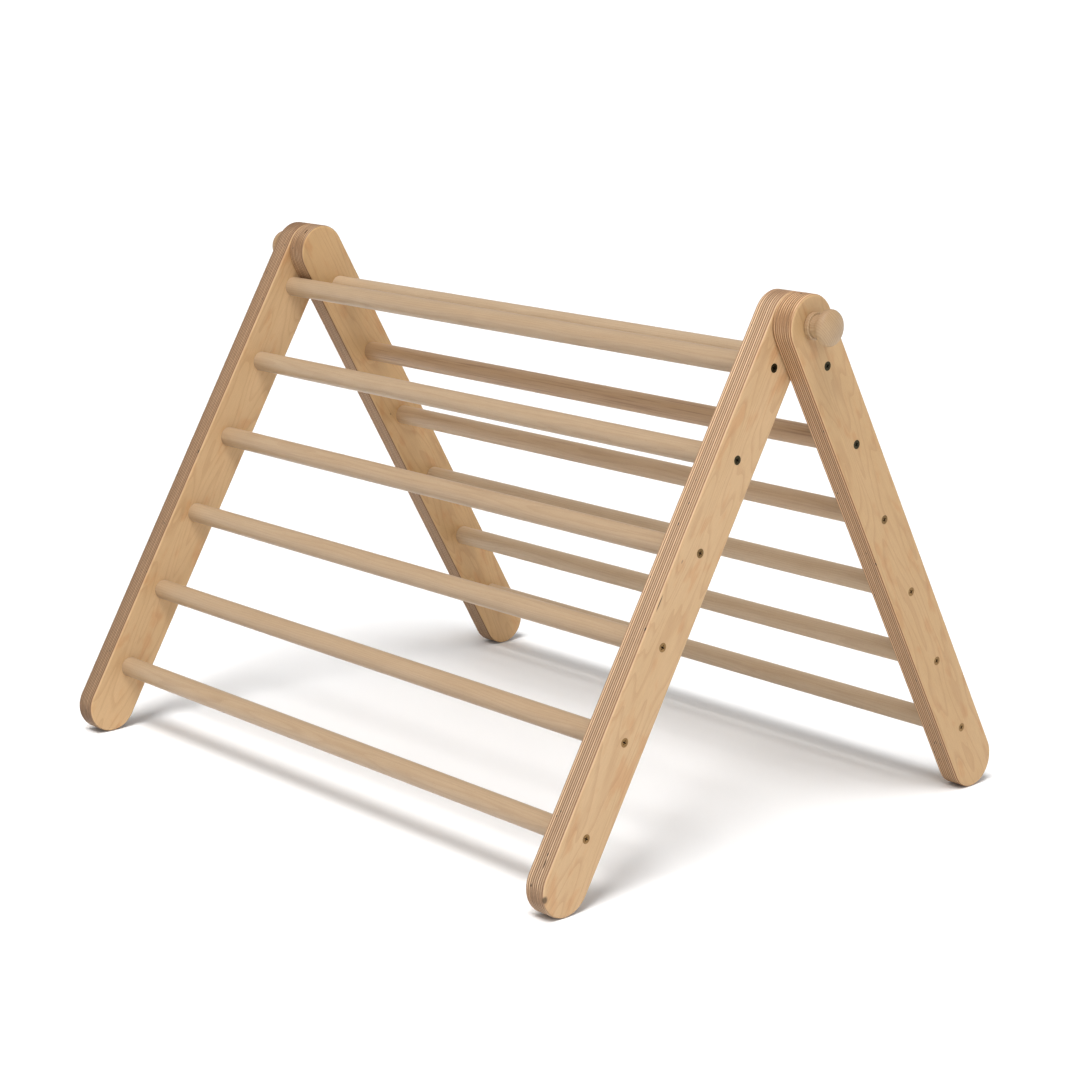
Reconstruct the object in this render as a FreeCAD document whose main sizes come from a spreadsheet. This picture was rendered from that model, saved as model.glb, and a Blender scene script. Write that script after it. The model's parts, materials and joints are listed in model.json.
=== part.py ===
import FreeCAD, Part
import os

import Sketcher

# Folding wooden climbing frame: two ladder frames that stand as an A and turn about a hinge line at the top.
# Millimetres. +X runs along the hinge line, -Y is the front, +Z is up. The origin is on the floor, under the
# middle of the hinge line. Each frame has an inner rail on one side and an outer rail on the other, so the
# front frame is the rear frame turned half a turn about Z, and the rails lie side by side at the top.

X_AXIS = FreeCAD.Vector(1, 0, 0)
Z_AXIS = FreeCAD.Vector(0, 0, 1)

SIZES = [
    ("overall_width", 863.0),           # over the outer faces of the outer rails
    ("leg_angle", 30.25),               # each frame from the vertical, degrees
    ("rail_width", 65.0),
    ("rail_thickness", 27.0),           # nineteen plies of birch
    ("rail_gap", 0.3),                  # between the rails that lie side by side
    ("rail_edge_radius", 3.0),
    ("foot_distance", 624.0),           # hinge line to the centre of the rail's round foot
    ("rung_count", 6),
    ("rung_pitch", 104.0),
    ("first_rung_distance", 52.0),      # hinge line to the first rung
    ("rung_diameter", 24.0),
    ("rung_end_chamfer", 1.0),
    ("socket_depth", 8.0),
    ("socket_clearance", 0.05),         # on the radius
    ("socket_end_clearance", 0.1),
    ("screw_diameter", 5.0),
    ("screw_head_diameter", 10.0),
    ("screw_head_sink", 0.15),          # head's top below the rail's face
    ("screw_length", 60.0),
    ("screw_tip_length", 6.0),
    ("screw_clearance", 0.05),          # on the radius
    ("cross_span", 5.4),
    ("cross_arm_width", 1.3),
    ("cross_depth", 1.8),
    ("stud_diameter", 8.0),
    ("stud_depth_in_knob", 20.0),
    ("stud_depth_in_insert", 14.0),
    ("stud_chamfer", 0.8),
    ("stud_rail_clearance", 0.3),       # stud in the outer rail, on the radius
    ("stud_fit_clearance", 0.05),       # stud in the knob and in the insert, on the radius
    ("insert_diameter", 12.0),
    ("insert_length", 15.0),
    ("insert_sink", 0.5),
    ("insert_ring_count", 5),
    ("insert_ring_height", 0.8),
    ("insert_hole_depth", 18.0),
    ("insert_clearance", 0.05),         # on the radius
    ("knob_gap", 0.3),                  # knob's collar to the rail's face
    ("knob_length", 31.2),              # rail's face to the crown of the head
    ("knob_collar_diameter", 29.0),
    ("knob_collar_length", 6.2),
    ("knob_neck_diameter", 24.6),
    ("knob_neck_end", 12.5),
    ("knob_head_back", 20.1),
    ("knob_head_diameter", 38.9),
    ("knob_rim_length", 6.1),
    ("knob_cove_radius", 12.0),
    ("knob_collar_rounding", 1.2),
    ("knob_rim_rounding", 6.0),         # front edge of the rim, into the crown
    ("knob_rim_back_rounding", 1.0),
    ("knob_bore_depth", 21.0),
]

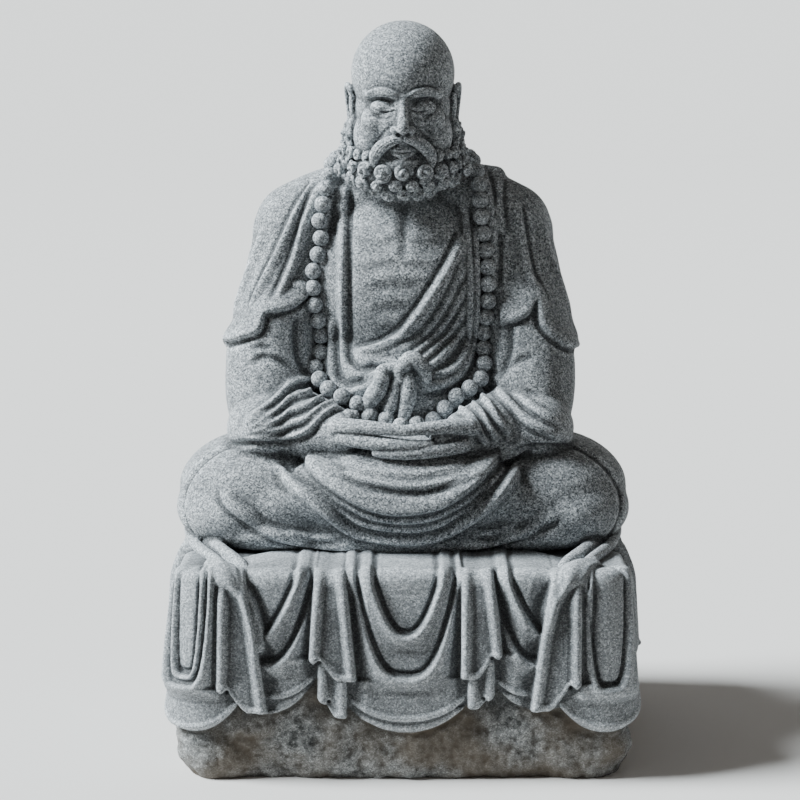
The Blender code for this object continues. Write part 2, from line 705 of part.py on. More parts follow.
def curls():
    """The curled beard, the locks before the ears and the curls round the nape, in heads."""
    made = []
    rows = [
        (0.15, 0.345, 0.30, 0.062, 40, 108, 5),
        (0.065, 0.365, 0.345, 0.068, 0, 104, 6),
        (-0.020, 0.335, 0.345, 0.066, 9, 92, 5),
        (-0.085, 0.230, 0.300, 0.055, 0, 72, 4),
    ]
    for up, wide, deep, radius, first, last, count in rows:
        for i in range(count):
            angle = math.radians(first + (last - first) * i / (count - 1))
            swell = radius * (1 + 0.10 * math.sin(5 * i + 40 * up))
            for side in (-1, 1) if angle else (1,):
                centre = (side * wide * math.sin(angle), -deep * math.cos(angle) - 0.02, up)
                made.append(ball(centre, [swell, swell, swell * 1.05]))
    for side in (-1, 1):
        for i in range(6):
            out = 0.345 + 0.012 * i + 0.012 * (i % 2)
            made.append(ball((side * out, 0.05 - 0.02 * i, 0.300 - 0.055 * i), (0.058, 0.068, 0.052)))
    for i in range(9):
        angle = math.radians(-80 + 20 * i)
        for up in (0.26, 0.15):
            made.append(
                ball((0.31 * math.sin(angle), 0.04 + 0.30 * math.cos(angle), up), (0.065, 0.065, 0.065))
            )
    return made


def socket_folds():
    """Hollows under the brows, in heads on the front view."""
    socket = [(0.050, 0.512), (0.10, 0.522), (0.16, 0.518), (0.215, 0.495)]
    return [fold(line, -0.034, 0.045, 0.050, 0.05) for line in (socket, flipped(socket))]


def face_folds():
    """Calm closed eyes, brows, nostrils, lips and moustache, in heads on the front view."""
    folds = []
    for line, height, left, right in (
        (
            [(0.060, 0.503), (0.09, 0.527), (0.135, 0.534), (0.185, 0.515), (0.207, 0.492)], -0.012,
            0.012, 0.012,
        ),
        ([(0.064, 0.472), (0.10, 0.457), (0.150, 0.456), (0.194, 0.474)], -0.012, 0.008, 0.012),
        ([(0.070, 0.447), (0.11, 0.430), (0.155, 0.432), (0.195, 0.450)], -0.006, 0.012, 0.014),
        ([(0.040, 0.583), (0.10, 0.612), (0.17, 0.612), (0.240, 0.575)], 0.012, 0.012, 0.026),
        ([(0.020, 0.335), (0.045, 0.333)], -0.014, 0.011, 0.011),
        ([(0.072, 0.380), (0.105, 0.335), (0.140, 0.270)], -0.008, 0.02, 0.02),
        ([(0.020, 0.300), (0.080, 0.284), (0.140, 0.225), (0.170, 0.150)], -0.006, 0.007, 0.007),
        ([(0.020, 0.287), (0.075, 0.266), (0.130, 0.205), (0.155, 0.140)], -0.006, 0.007, 0.007),
    ):
        folds += [fold(line, height, left, right, 0.02), fold(flipped(line), height, left, right, 0.02)]
    mouth = [(-0.088, 0.203), (-0.04, 0.203), (0, 0.199), (0.04, 0.203), (0.088, 0.203)]
    folds += [
        fold(mouth, -0.012, 0.007, 0.007, 0.02),
        fold([(0, 0.30), (0, 0.24)], -0.006, 0.014, 0.014, 0.02),
    ]
    for view, way in (("left", -1), ("right", 1)):
        bowl = [(way * 0.045, 0.53), (way * 0.065, 0.46), (way * 0.035, 0.38)]
        folds.append(fold(bowl, -0.022, 0.03, 0.03, 0.02, view))
    return folds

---

# What to work on
Restate the whole listing exactly.

# Answer
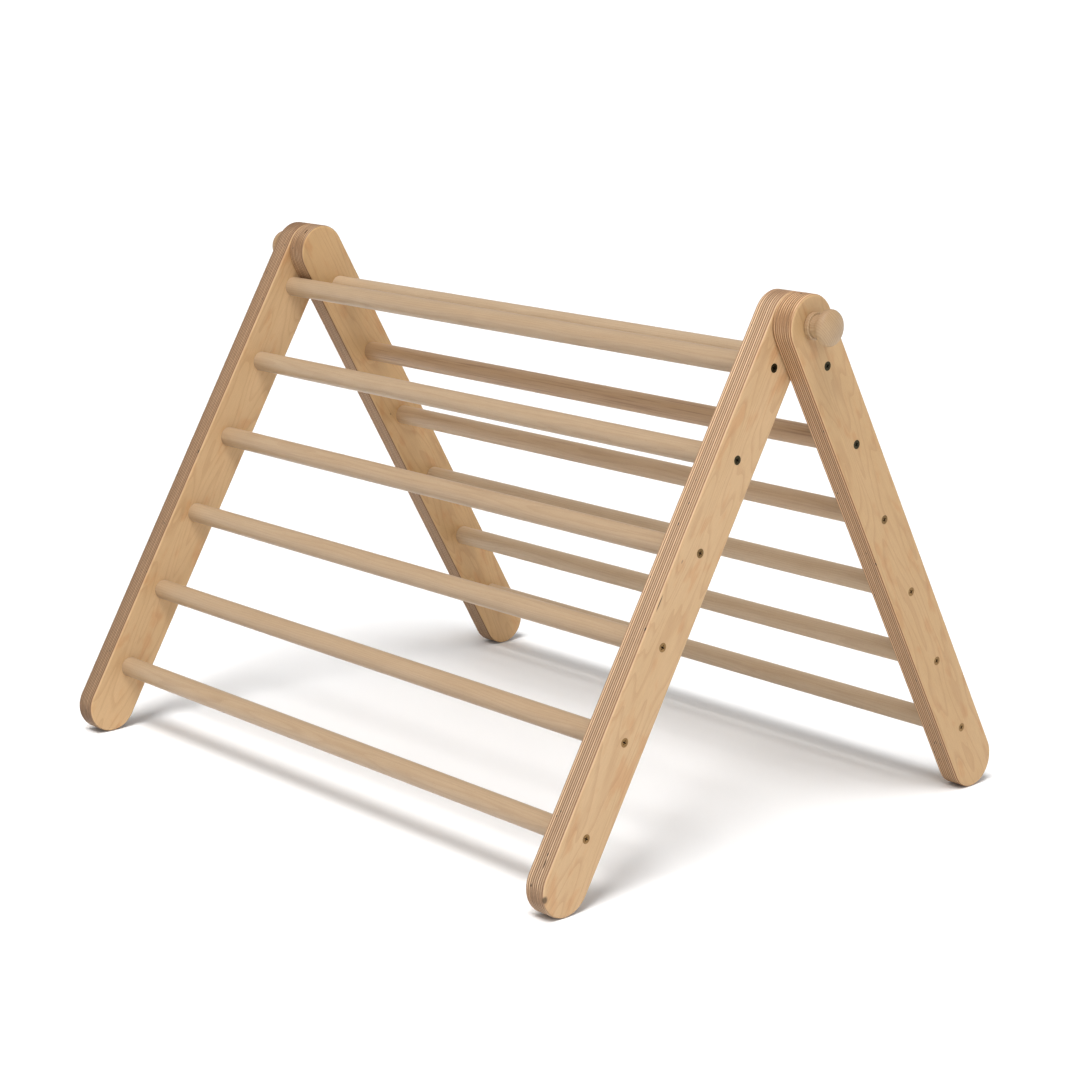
Reconstruct the object in this render as a FreeCAD document whose main sizes come from a spreadsheet. This picture was rendered from that model, saved as model.glb, and a Blender scene script. Write that script after it. The model's parts, materials and joints are listed in model.json.
=== part.py ===
import FreeCAD, Part
import os

import Sketcher

# Folding wooden climbing frame: two ladder frames that stand as an A and turn about a hinge line at the top.
# Millimetres. +X runs along the hinge line, -Y is the front, +Z is up. The origin is on the floor, under the
# middle of the hinge line. Each frame has an inner rail on one side and an outer rail on the other, so the
# front frame is the rear frame turned half a turn about Z, and the rails lie side by side at the top.

X_AXIS = FreeCAD.Vector(1, 0, 0)
Z_AXIS = FreeCAD.Vector(0, 0, 1)

SIZES = [
    ("overall_width", 863.0),           # over the outer faces of the outer rails
    ("leg_angle", 30.25),               # each frame from the vertical, degrees
    ("rail_width", 65.0),
    ("rail_thickness", 27.0),           # nineteen plies of birch
    ("rail_gap", 0.3),                  # between the rails that lie side by side
    ("rail_edge_radius", 3.0),
    ("foot_distance", 624.0),           # hinge line to the centre of the rail's round foot
    ("rung_count", 6),
    ("rung_pitch", 104.0),
    ("first_rung_distance", 52.0),      # hinge line to the first rung
    ("rung_diameter", 24.0),
    ("rung_end_chamfer", 1.0),
    ("socket_depth", 8.0),
    ("socket_clearance", 0.05),         # on the radius
    ("socket_end_clearance", 0.1),
    ("screw_diameter", 5.0),
    ("screw_head_diameter", 10.0),
    ("screw_head_sink", 0.15),          # head's top below the rail's face
    ("screw_length", 60.0),
    ("screw_tip_length", 6.0),
    ("screw_clearance", 0.05),          # on the radius
    ("cross_span", 5.4),
    ("cross_arm_width", 1.3),
    ("cross_depth", 1.8),
    ("stud_diameter", 8.0),
    ("stud_depth_in_knob", 20.0),
    ("stud_depth_in_insert", 14.0),
    ("stud_chamfer", 0.8),
    ("stud_rail_clearance", 0.3),       # stud in the outer rail, on the radius
    ("stud_fit_clearance", 0.05),       # stud in the knob and in the insert, on the radius
    ("insert_diameter", 12.0),
    ("insert_length", 15.0),
    ("insert_sink", 0.5),
    ("insert_ring_count", 5),
    ("insert_ring_height", 0.8),
    ("insert_hole_depth", 18.0),
    ("insert_clearance", 0.05),         # on the radius
    ("knob_gap", 0.3),                  # knob's collar to the rail's face
    ("knob_length", 31.2),              # rail's face to the crown of the head
    ("knob_collar_diameter", 29.0),
    ("knob_collar_length", 6.2),
    ("knob_neck_diameter", 24.6),
    ("knob_neck_end", 12.5),
    ("knob_head_back", 20.1),
    ("knob_head_diameter", 38.9),
    ("knob_rim_length", 6.1),
    ("knob_cove_radius", 12.0),
    ("knob_collar_rounding", 1.2),
    ("knob_rim_rounding", 6.0),         # front edge of the rim, into the crown
    ("knob_rim_back_rounding", 1.0),
    ("knob_bore_depth", 21.0),
]

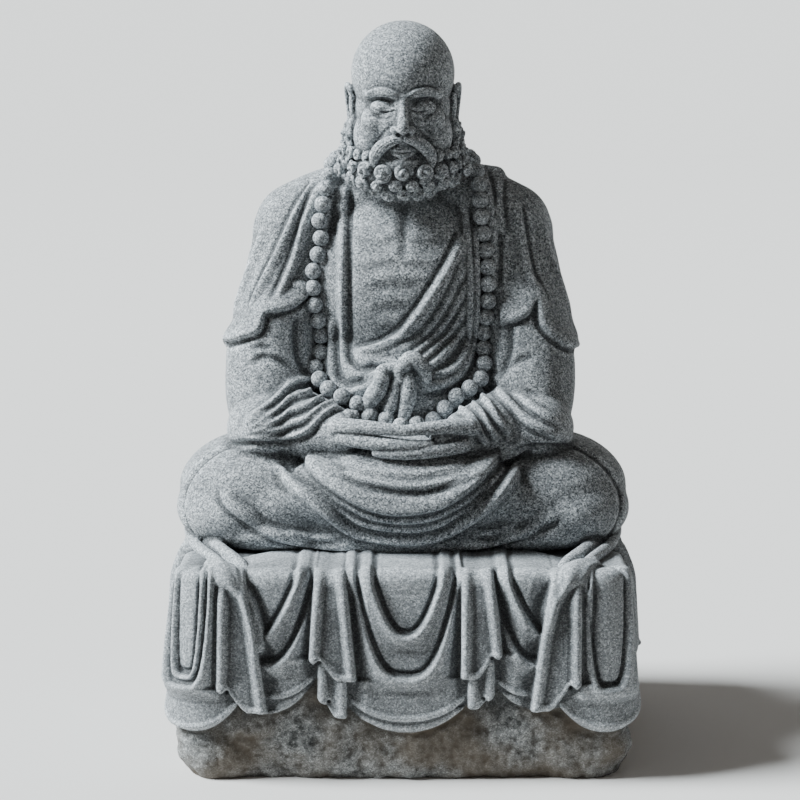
The Blender code for this object continues. Write part 2, from line 705 of part.py on. More parts follow.
def curls():
    """The curled beard, the locks before the ears and the curls round the nape, in heads."""
    made = []
    rows = [
        (0.15, 0.345, 0.30, 0.062, 40, 108, 5),
        (0.065, 0.365, 0.345, 0.068, 0, 104, 6),
        (-0.020, 0.335, 0.345, 0.066, 9, 92, 5),
        (-0.085, 0.230, 0.300, 0.055, 0, 72, 4),
    ]
    for up, wide, deep, radius, first, last, count in rows:
        for i in range(count):
            angle = math.radians(first + (last - first) * i / (count - 1))
            swell = radius * (1 + 0.10 * math.sin(5 * i + 40 * up))
            for side in (-1, 1) if angle else (1,):
                centre = (side * wide * math.sin(angle), -deep * math.cos(angle) - 0.02, up)
                made.append(ball(centre, [swell, swell, swell * 1.05]))
    for side in (-1, 1):
        for i in range(6):
            out = 0.345 + 0.012 * i + 0.012 * (i % 2)
            made.append(ball((side * out, 0.05 - 0.02 * i, 0.300 - 0.055 * i), (0.058, 0.068, 0.052)))
    for i in range(9):
        angle = math.radians(-80 + 20 * i)
        for up in (0.26, 0.15):
            made.append(
                ball((0.31 * math.sin(angle), 0.04 + 0.30 * math.cos(angle), up), (0.065, 0.065, 0.065))
            )
    return made


def socket_folds():
    """Hollows under the brows, in heads on the front view."""
    socket = [(0.050, 0.512), (0.10, 0.522), (0.16, 0.518), (0.215, 0.495)]
    return [fold(line, -0.034, 0.045, 0.050, 0.05) for line in (socket, flipped(socket))]


def face_folds():
    """Calm closed eyes, brows, nostrils, lips and moustache, in heads on the front view."""
    folds = []
    for line, height, left, right in (
        (
            [(0.060, 0.503), (0.09, 0.527), (0.135, 0.534), (0.185, 0.515), (0.207, 0.492)], -0.012,
            0.012, 0.012,
        ),
        ([(0.064, 0.472), (0.10, 0.457), (0.150, 0.456), (0.194, 0.474)], -0.012, 0.008, 0.012),
        ([(0.070, 0.447), (0.11, 0.430), (0.155, 0.432), (0.195, 0.450)], -0.006, 0.012, 0.014),
        ([(0.040, 0.583), (0.10, 0.612), (0.17, 0.612), (0.240, 0.575)], 0.012, 0.012, 0.026),
        ([(0.020, 0.335), (0.045, 0.333)], -0.014, 0.011, 0.011),
        ([(0.072, 0.380), (0.105, 0.335), (0.140, 0.270)], -0.008, 0.02, 0.02),
        ([(0.020, 0.300), (0.080, 0.284), (0.140, 0.225), (0.170, 0.150)], -0.006, 0.007, 0.007),
        ([(0.020, 0.287), (0.075, 0.266), (0.130, 0.205), (0.155, 0.140)], -0.006, 0.007, 0.007),
    ):
        folds += [fold(line, height, left, right, 0.02), fold(flipped(line), height, left, right, 0.02)]
    mouth = [(-0.088, 0.203), (-0.04, 0.203), (0, 0.199), (0.04, 0.203), (0.088, 0.203)]
    folds += [
        fold(mouth, -0.012, 0.007, 0.007, 0.02),
        fold([(0, 0.30), (0, 0.24)], -0.006, 0.014, 0.014, 0.02),
    ]
    for view, way in (("left", -1), ("right", 1)):
        bowl = [(way * 0.045, 0.53), (way * 0.065, 0.46), (way * 0.035, 0.38)]
        folds.append(fold(bowl, -0.022, 0.03, 0.03, 0.02, view))
    return folds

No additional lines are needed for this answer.